Instruction ▸ Restate, word for word, all of the material shown below.

Supplied data ▸
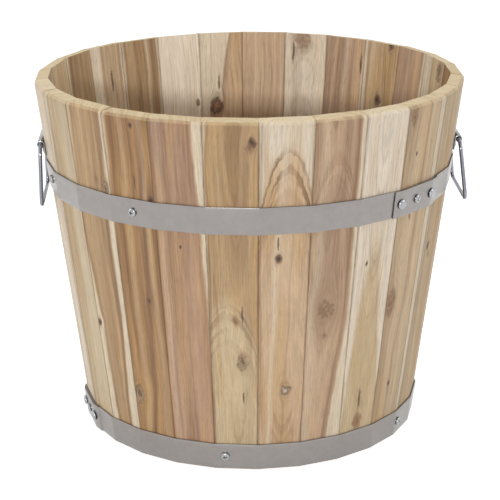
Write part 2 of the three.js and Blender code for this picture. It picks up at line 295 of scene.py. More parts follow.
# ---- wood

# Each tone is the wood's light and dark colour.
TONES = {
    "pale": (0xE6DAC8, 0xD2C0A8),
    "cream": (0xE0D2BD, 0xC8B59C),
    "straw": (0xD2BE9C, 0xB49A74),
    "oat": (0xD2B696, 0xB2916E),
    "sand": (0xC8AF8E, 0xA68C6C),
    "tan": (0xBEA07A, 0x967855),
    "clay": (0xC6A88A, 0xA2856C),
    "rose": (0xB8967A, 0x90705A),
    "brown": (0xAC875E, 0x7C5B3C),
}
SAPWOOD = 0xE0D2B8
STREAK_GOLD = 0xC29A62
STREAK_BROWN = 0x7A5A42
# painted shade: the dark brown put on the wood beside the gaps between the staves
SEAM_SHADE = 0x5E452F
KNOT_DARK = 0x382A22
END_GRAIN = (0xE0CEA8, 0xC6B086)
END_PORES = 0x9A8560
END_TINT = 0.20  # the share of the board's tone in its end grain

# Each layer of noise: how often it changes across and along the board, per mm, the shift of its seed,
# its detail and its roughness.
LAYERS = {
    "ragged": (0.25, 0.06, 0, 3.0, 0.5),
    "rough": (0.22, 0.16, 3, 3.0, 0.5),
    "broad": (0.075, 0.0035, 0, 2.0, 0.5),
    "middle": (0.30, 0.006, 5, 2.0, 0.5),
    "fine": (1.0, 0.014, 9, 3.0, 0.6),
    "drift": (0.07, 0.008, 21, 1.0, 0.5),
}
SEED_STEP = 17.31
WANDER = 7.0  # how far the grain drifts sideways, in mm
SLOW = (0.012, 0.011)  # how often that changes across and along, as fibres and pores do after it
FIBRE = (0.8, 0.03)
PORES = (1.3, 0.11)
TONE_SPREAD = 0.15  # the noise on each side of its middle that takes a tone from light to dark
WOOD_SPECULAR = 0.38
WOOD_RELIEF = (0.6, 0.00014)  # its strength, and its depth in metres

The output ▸
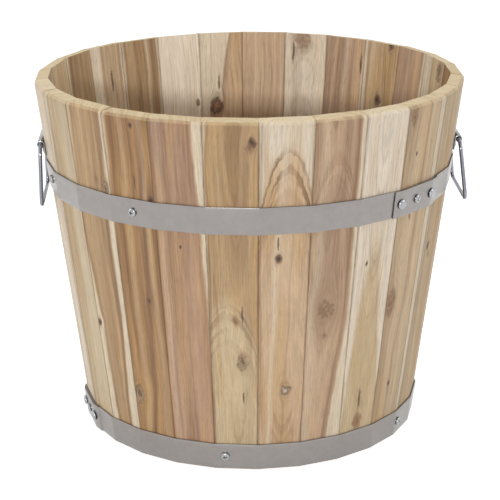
Write part 2 of the three.js and Blender code for this picture. It picks up at line 295 of scene.py. More parts follow.
# ---- wood

# Each tone is the wood's light and dark colour.
TONES = {
    "pale": (0xE6DAC8, 0xD2C0A8),
    "cream": (0xE0D2BD, 0xC8B59C),
    "straw": (0xD2BE9C, 0xB49A74),
    "oat": (0xD2B696, 0xB2916E),
    "sand": (0xC8AF8E, 0xA68C6C),
    "tan": (0xBEA07A, 0x967855),
    "clay": (0xC6A88A, 0xA2856C),
    "rose": (0xB8967A, 0x90705A),
    "brown": (0xAC875E, 0x7C5B3C),
}
SAPWOOD = 0xE0D2B8
STREAK_GOLD = 0xC29A62
STREAK_BROWN = 0x7A5A42
# painted shade: the dark brown put on the wood beside the gaps between the staves
SEAM_SHADE = 0x5E452F
KNOT_DARK = 0x382A22
END_GRAIN = (0xE0CEA8, 0xC6B086)
END_PORES = 0x9A8560
END_TINT = 0.20  # the share of the board's tone in its end grain

# Each layer of noise: how often it changes across and along the board, per mm, the shift of its seed,
# its detail and its roughness.
LAYERS = {
    "ragged": (0.25, 0.06, 0, 3.0, 0.5),
    "rough": (0.22, 0.16, 3, 3.0, 0.5),
    "broad": (0.075, 0.0035, 0, 2.0, 0.5),
    "middle": (0.30, 0.006, 5, 2.0, 0.5),
    "fine": (1.0, 0.014, 9, 3.0, 0.6),
    "drift": (0.07, 0.008, 21, 1.0, 0.5),
}
SEED_STEP = 17.31
WANDER = 7.0  # how far the grain drifts sideways, in mm
SLOW = (0.012, 0.011)  # how often that changes across and along, as fibres and pores do after it
FIBRE = (0.8, 0.03)
PORES = (1.3, 0.11)
TONE_SPREAD = 0.15  # the noise on each side of its middle that takes a tone from light to dark
WOOD_SPECULAR = 0.38
WOOD_RELIEF = (0.6, 0.00014)  # its strength, and its depth in metres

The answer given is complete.